Poznańskie MPK postanowiło postawić na ekonomiczne i praktyczne rozwiązania, kupując używane tramwaje z Niemiec. Pierwszy z zamówionych 30-letnich pojazdów dotarł już do miasta, a cały kontrakt zakłada zakup nawet 24 takich wagonów. To decyzja, która wywołała sporo emocji wśród mieszkańców, ale czy słusznie? Sprawdźmy, co warto wiedzieć o tym kontrowersyjnym, ale i gospodarnym projekcie.
POLECAMY: „Niemiecki śmietnik”. Poznań zakupi za ponad 2 mln euro 30-letnie tramwaje z Niemiec
Tramwaje z Bonn już w Poznaniu – dlaczego to dobry ruch?
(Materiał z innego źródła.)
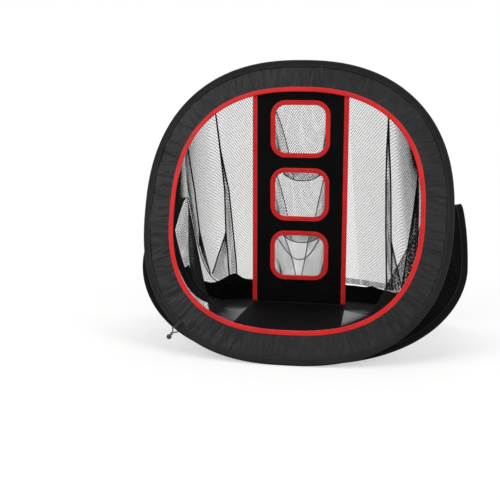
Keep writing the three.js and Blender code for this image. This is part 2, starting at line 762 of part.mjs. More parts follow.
function pocketPoint({ height, middle, foot }, u, v) {
  const angle = FULL_TURN * u;
  const [across, up] = superellipse(angle, POCKET_MOUTH_SQUARENESS);
  const mouth = new THREE.Vector3(
    across * (WINDOW_WIDTH / 2 + BINDING_WIDTH / 2),
    PANEL_Y + LIP_HALF + FIT + NET_HALF,
    middle + up * (height / 2 + BINDING_WIDTH / 2),
  );
  const seam = new THREE.Vector3(
    across * (POCKET_FOOT_WIDTH / 2),
    mouth.y + POCKET_DEPTH + up * POCKET_SEAM_HALF,
    foot + POCKET_FOOT_CURVE * across * across,
  );
  const point = mouth.lerp(seam, v);
  const slack = POCKET_SLACK_SIDE + (1 - POCKET_SLACK_SIDE) * Math.sin(angle);
  point.y += POCKET_SLACK * slack * Math.sin(HALF_TURN * v);
  return point;
}

// The cloth strip that runs back from the front hoop's lower inner edge and turns up under the panel's foot.
function stripGeometry() {
  const frontHalf = PANEL_WIDTH / 2 + STRIP_FLARE;
  const edgeOut = -(FRONT_INNER_EDGE + FIT + CLOTH / 2);
  const across = 8;
  const edge = Array.from({ length: across + 1 }, (_, i) => {
    const wanted = THREE.MathUtils.lerp(-frontHalf, frontHalf, i / across);
    return pointAcross((angle) => frameAt(frontFrame(angle), edgeOut, 0), -1, wanted);
  });
  const foot = edge.map(({ x }) => new THREE.Vector3(
    (x / frontHalf) * (PANEL_WIDTH / 2),
    PANEL_Y + CLOTH / 2,
    PANEL_FOOT - FIT - CLOTH / 2,
  ));
  const points = [];
  for (const side of [CLOTH / 2, -CLOTH / 2]) {
    for (const row of [edge, foot]) {
      for (const point of row) points.push(new THREE.Vector3(point.x, point.y, point.z + side));
    }
  }
  const row = across + 1;
  const layer = 2 * row;
  const triangles = [];
  const quad = (a, b, c, d) => triangles.push([a, b, c], [a, c, d]);
  for (let i = 0; i < across; i += 1) {
    quad(i, i + 1, i + row + 1, i + row);
    quad(layer + i, layer + i + row, layer + i + row + 1, layer + i + 1);
    quad(i + 1, i, layer + i, layer + i + 1);
    quad(row + i, row + i + 1, layer + row + i + 1, layer + row + i);
  }
  quad(0, row, layer + row, layer);
  quad(row + across, across, layer + across, layer + row + across);
  return closedGeometry(points, triangles);
}

// ---------------------------------------------------------------- closing loop

// Placed in the frame of the hem where it is sewn: x along the hem, y out from it, z off the cloth.
const LOOP_SEAT = CORD_RADIUS + 2 * FIT;
const LOOP_LENGTH = 13;
const KNOT_LENGTH = 5;
const KNOT_RADIUS = 3;

const LOOP_ROUTE = [
  [-1.6, LOOP_LENGTH],
  [-1.7, LOOP_LENGTH - 2.2],
  [-4.6, LOOP_LENGTH - 5.6],
  [-6.8, LOOP_SEAT + 3.5],
  [-5.2, LOOP_SEAT],
  [0, LOOP_SEAT],
  [5.2, LOOP_SEAT],
  [6.8, LOOP_SEAT + 3.5],
  [4.6, LOOP_LENGTH - 5.6],
  [1.7, LOOP_LENGTH - 2.2],
  [1.6, LOOP_LENGTH],
];

function cordGeometry() {
  const curve = new THREE.CatmullRomCurve3(LOOP_ROUTE.map(([x, y]) => new THREE.Vector3(x, y, 0)));
  const section = new THREE.Shape();
  section.absarc(0, 0, CORD_RADIUS, 0, FULL_TURN);
  return new THREE.ExtrudeGeometry(section, {
    steps: 26,
    curveSegments: 4,
    extrudePath: curve,
    bevelEnabled: false,
  });
}

// Webbing tab: a strap folded over the hem that leaves a loop outside it for the cord.
function tabGeometry() {
  const reach = HEM_RADIUS + FIT;
  const bend = LOOP_SEAT + CORD_RADIUS + FIT;
  const outline = new THREE.Shape();
  outline.moveTo(-HEM_WIDTH, reach);
  outline.lineTo(-HEM_WIDTH, reach + CLOTH);
  outline.lineTo(-1, reach + CLOTH);
  outline.quadraticCurveTo(bend + CLOTH, reach, bend + CLOTH, 0);
  outline.quadraticCurveTo(bend + CLOTH, -reach, -1, -reach - CLOTH);
  outline.lineTo(-HEM_WIDTH, -reach - CLOTH);
  outline.lineTo(-HEM_WIDTH, -reach);
  outline.lineTo(-1, -reach);
  outline.quadraticCurveTo(bend, -reach + CLOTH, bend, 0);
  outline.quadraticCurveTo(bend, reach - CLOTH, -1, reach);
  outline.closePath();
  const width = 8;
  const geometry = new THREE.ExtrudeGeometry(outline, {
    depth: width,
    curveSegments: 5,
    bevelEnabled: false,
  });
  geometry.translate(0, 0, -width / 2);
  // The outline's plane is (out, normal), and the extrusion runs along the hem.
  geometry.applyMatrix4(new THREE.Matrix4().makeBasis(
    new THREE.Vector3(0, 1, 0),
    new THREE.Vector3(0, 0, 1),
    new THREE.Vector3(1, 0, 0),
  ));
  return geometry;
}

function knotGeometry() {
  const profile = [
    [0, 0],
    [0.8 * KNOT_RADIUS, 0],
    [KNOT_RADIUS, 0.3 * KNOT_LENGTH],
    [KNOT_RADIUS, 0.7 * KNOT_LENGTH],
    [0.7 * KNOT_RADIUS, KNOT_LENGTH],
    [0, KNOT_LENGTH],
  ];
  const geometry = new THREE.LatheGeometry(profile.map(([x, y]) => new THREE.Vector2(x, y)), 12);
  geometry.translate(0, LOOP_LENGTH + FIT, 0);
  return geometry;
}

function ballGeometry() {
  const flat = 0.35 * BALL_RADIUS;
  const reach = Math.sqrt(BALL_RADIUS ** 2 - flat ** 2);
  const profile = [new THREE.Vector2(0, -reach)];
  const first = Math.atan2(flat, reach);
  for (let i = 0; i <= 8; i += 1) {
    const angle = first + ((Math.PI - 2 * first) * i) / 8;
    profile.push(new THREE.Vector2(BALL_RADIUS * Math.sin(angle), -BALL_RADIUS * Math.cos(angle)));
  }
  profile.push(new THREE.Vector2(0, reach));
  const geometry = new THREE.LatheGeometry(profile, 16);
  geometry.translate(0, LOOP_LENGTH + FIT + KNOT_LENGTH + FIT + reach, 0);
  return geometry;
}

// ---------------------------------------------------------------- assembly

const net = new THREE.Group();

function add(name, geometry, material, parent = net) {
  const mesh = new THREE.Mesh(geometry, material);
  mesh.name = name;
  parent.add(mesh);
  return mesh;
}

// Front hoop: spring wire with its ferrule, hem, border and red binding.
add('front_hoop_wire', sweep(frontWireFrames(), circleSection(-HEM_RADIUS, WIRE_RADIUS, 6), false), steel());
add(
  'front_hoop_joiner',
  sweepPipe(
    ferruleFrames(frontFrame, WIRE_MEETING_ANGLE, frontEdgePoint),
    -HEM_RADIUS,
    FERRULE_RADIUS,
    WIRE_RADIUS + FIT,
    12,
  ),
  steel(),
);
add('front_hem_sleeve', cutAtGround(sweep(FRONT_FRAMES, hemSection(), true)), cloth(BLACK_CLOTH));
add('front_border', sweep(FRONT_FRAMES, frontBorderSection, true), cloth(BLACK_CLOTH));
add('front_binding', sweep(FRONT_FRAMES, bindingSection(-FRONT_INNER_EDGE, 1), true), cloth(RED_BINDING, 0.7));

// Rear hoop, near half: sewn to the front hoop along the ground.
const wireSection = circleSection(-HEM_RADIUS, WIRE_RADIUS, 6);
add('rear_hoop_wire_near', sweep(NEAR_FRAMES, wireSection, false), steel());
add('rear_hem_near', cutAtGround(sweep(NEAR_FRAMES, hemSection(), false)), cloth(REAR_CLOTH));
add(
  'rear_border_near',
  sweep(NEAR_FRAMES, rearBorderSection(NEAR_FRAMES, () => 0), false),
  cloth(REAR_CLOTH),
);

// Rear hoop, far half: folds up about the two peaks. Its wire's ends meet at the far end.
const WIRE_END = 0.003;
const rightWireFrames = FAR_FRAMES.filter(({ angle }) => angle < HALF_TURN - WIRE_END);
const leftWireFrames = FAR_FRAMES.filter(({ angle }) => angle > HALF_TURN + WIRE_END);
rightWireFrames.push(rearFrame(HALF_TURN - WIRE_END));
leftWireFrames.unshift(rearFrame(HALF_TURN + WIRE_END));
add('rear_hoop_wire_far_right', sweep(rightWireFrames, wireSection, false), steel());
add('rear_hoop_wire_far_left', sweep(leftWireFrames, wireSection, false), steel());
add(
  'rear_hoop_joiner',
  sweepPipe(
    ferruleFrames(rearFrame, HALF_TURN, rearEdgePoint),
    -HEM_RADIUS,
    FERRULE_RADIUS,
    WIRE_RADIUS + FIT,
    12,
  ),
  steel(),
);
add('rear_hem_far', cutAtGround(sweep(FAR_FRAMES, hemSection(), false)), cloth(REAR_CLOTH));
add(
  'rear_border_far',
  sweep(FAR_CLOTH_FRAMES, rearBorderSection(FAR_CLOTH_FRAMES, rearCrumple), false),
  cloth(REAR_CLOTH),
);
add('rear_gusset_net_right', netGeometry((u, v) => gussetPoint(u, v, 1), 12, 2), cloth(NET_BLACK, 0.6));
add('rear_gusset_net_left', netGeometry((u, v) => gussetPoint(u, v, -1), 12, 2), cloth(NET_BLACK, 0.6));

// Target panel with its bindings, windows and pockets.
add('target_panel', panelGeometry(), cloth(BLACK_CLOTH));
add('panel_binding_right', panelBindingGeometry(1), cloth(RED_BINDING, 0.7));
add('panel_binding_left', panelBindingGeometry(-1), cloth(RED_BINDING, 0.7));
['top', 'middle', 'bottom'].forEach((place, row) => {
  const { height, middle } = WINDOWS[row];
  const frames = windowFrames(middle, WINDOW_WIDTH, height, WINDOW_CORNER, 5);
  add(`window_binding_${place}`, sweep(frames, bindingSection(0, -1), true), cloth(RED_BINDING, 0.7));
  const pocket = netGeometry((u, v) => pocketPoint(WINDOWS[row], u, v), 16, 5, true);
  add(`pocket_net_${place}`, pocket, cloth(NET_BLACK, 0.6));
});

// Nets and the strip in the floor.
add('upper_net', netGeometry(upperNetPoint, 30, 6), cloth(NET_BLACK, 0.6));
add('floor_net', netGeometry(floorNetPoint, 20, 6), cloth(NET_BLACK, 0.6));
add('floor_strip', stripGeometry(), cloth(BLACK_CLOTH));

// Closing loop on the front hem.
const loop = new THREE.Group();
const loopFrame = frontFrame(LOOP_ANGLE);
loop.applyMatrix4(new THREE.Matrix4().makeBasis(
  new THREE.Vector3().crossVectors(loopFrame.out, loopFrame.normal),
  loopFrame.out,
  loopFrame.normal,
).setPosition(loopFrame.point));
net.add(loop);
add('loop_tab', tabGeometry(), cloth(BLACK_CLOTH), loop);
add('closure_loop', cordGeometry(), cloth(NET_BLACK, 0.6), loop);
add('loop_knot', knotGeometry(), cloth(NET_BLACK, 0.6), loop);
add('toggle_ball', ballGeometry(), new THREE.MeshStandardMaterial({
  color: BLACK_PLASTIC,
  roughness: 0.35,
  metalness: 0,
}), loop);

// The origin goes to the ground under the middle of the whole net.
net.updateMatrixWorld(true);
const box = new THREE.Box3().setFromObject(net, true);
const middle = box.getCenter(new THREE.Vector3());
net.position.set(-middle.x, -middle.y, -box.min.z);

export default net;
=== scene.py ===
import math

import bpy
import numpy as np
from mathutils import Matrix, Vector


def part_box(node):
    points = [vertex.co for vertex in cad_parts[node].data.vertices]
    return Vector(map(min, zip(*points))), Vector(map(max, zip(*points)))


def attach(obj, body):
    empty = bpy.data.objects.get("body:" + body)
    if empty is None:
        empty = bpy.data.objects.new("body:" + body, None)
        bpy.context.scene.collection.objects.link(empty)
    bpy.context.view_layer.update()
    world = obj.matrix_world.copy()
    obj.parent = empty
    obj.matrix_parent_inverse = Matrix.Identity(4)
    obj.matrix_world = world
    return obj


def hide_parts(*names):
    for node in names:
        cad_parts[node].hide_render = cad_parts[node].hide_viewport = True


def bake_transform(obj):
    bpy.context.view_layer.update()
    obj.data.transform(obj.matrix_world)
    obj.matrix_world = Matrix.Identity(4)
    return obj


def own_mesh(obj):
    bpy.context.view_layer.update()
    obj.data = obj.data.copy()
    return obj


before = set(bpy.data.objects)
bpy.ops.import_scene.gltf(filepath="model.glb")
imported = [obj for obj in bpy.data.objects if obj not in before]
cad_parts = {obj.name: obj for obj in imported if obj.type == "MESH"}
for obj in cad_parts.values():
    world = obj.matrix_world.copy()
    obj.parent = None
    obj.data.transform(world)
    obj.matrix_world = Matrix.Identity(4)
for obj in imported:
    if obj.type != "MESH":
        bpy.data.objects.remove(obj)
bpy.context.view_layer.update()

# ---- The place it stands in
# A chipping net on a plain pale floor, lit by large soft lamps from the left, the right and above.
# The camera stands in front of it, a little to its right and above the top of the hoop.
scene = bpy.context.scene
scene.view_settings.view_transform = "Standard"


def aim(thing, forward):
    thing.rotation_euler = Vector(forward).to_track_quat("-Z", "Y").to_euler()


def add(tree, kind, **values):
    """A new shader node, with values on the sockets of those names."""
    node = tree.nodes.new("ShaderNode" + kind)
    for socket, value in values.items():
        node.inputs[socket.replace("_", " ")].default_value = value
    return node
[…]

W piątek, 31 stycznia, do Poznania dotarł pierwszy z zamówionych tramwajów NGT6D wyprodukowanych przez Duewag/Siemens. To 30-letnie pojazdy, które charakteryzują się niską podłogą oraz możliwością poruszania się w obu kierunkach. MPK Poznań planuje zakup do 24 takich tramwajów, a cały kontrakt, wraz z częściami zamiennymi i wyposażeniem serwisowym, ma wynieść około 2,2 mln euro.
Dla porównania, zakup jednego nowego tramwaju na rynku kosztowałby znacznie więcej. Jak podkreślił Mariusz Wiśniewski, zastępca prezydenta Poznania, modernizacja starszych tramwajów 105N kosztowałaby nawet 150 mln zł, co byłoby ekonomicznie nieuzasadnione. Tymczasem używane wagony z Bonn posłużą mieszkańcom przez kilka lat, aż do czasu zakupu nowych pojazdów sfinansowanych z dotacji unijnych.
Ekonomiczne i ekologiczne rozwiązanie
Decyzja MPK Poznań to nie tylko oszczędność, ale także krok w stronę bardziej ekologicznego transportu. Tramwaje NGT6D są niskopodłogowe, co ułatwia podróżowanie osobom z ograniczoną mobilnością, rodzicom z wózkami oraz seniorom. Co więcej, zakup używanych pojazdów wpisuje się w ideę gospodarki cyrkularnej, czyli ponownego wykorzystania istniejących zasobów.
Warto również wspomnieć, że MPK Poznań równolegle realizuje projekt zakupu nowoczesnych tramwajów Moderus Gamma LF 04. Pierwszy z 30 zamówionych wagonów ma pojawić się na poznańskich torowiskach już tej wiosny. Dzięki dofinansowaniu z programu „Zeroemisyjny transport zbiorowy w miastach” poznański przewoźnik otrzymał wsparcie w kwocie ponad 215,5 mln zł, co stanowi 85% wartości zakupu.
Mieszkańcy komentują: entuzjazm i wątpliwości
Decyzja MPK wywołała burzę w mediach społecznościowych. Pod postem opublikowanym przez przewoźnika pojawiły się zarówno pozytywne, jak i krytyczne komentarze.
Krytycy zwracali uwagę na wiek tramwajów:
- „Nie rozumiem, dlaczego MPK kupuje stare złomy z Niemiec. Czy prezes MPK jeździ tak starym samochodem? Na pewno nie!”
- „Więcej naprawy niż jeżdżenia”
- „Wyglądają jak szklarnie. W sam raz na upały i betonozę”
Z drugiej strony, zwolennicy projektu chwalą ekonomiczne podejście:
- „Gratulacje rozsądnego zakupu! Czekam, kiedy pojadą na Naramowice”
- „Dla płaczących osób: czym wolelibyście jechać? 56-letnimi helmutami czy 30-letnim tramwajem z niską podłogą?”
- „I BARDZO DOBRZE! To świetna decyzja”
Co dalej z tramwajami z Bonn?
Tramwaje NGT6D będą dostarczane do Poznania sukcesywnie do 2025 roku. W międzyczasie MPK planuje przeprowadzić niezbędne przeglądy techniczne i dostosowanie pojazdów do lokalnych warunków. Co ważne, wagony zostaną przemalowane na barwy miasta, aby nie szpeciły przestrzeni miejskiej.
Podsumowanie: oszczędność i praktyczność
Decyzja MPK Poznań o zakupie używanych tramwajów z Niemiec to przykład gospodarności i praktycznego podejścia do zarządzania transportem publicznym. Dzięki temu miasto zyskało funkcjonalne pojazdy za ułamek ceny nowych tramwajów, a mieszkańcy mogą liczyć na bardziej komfortowe podróże. Choć projekt budzi kontrowersje, warto docenić jego ekonomiczne i ekologiczne korzyści.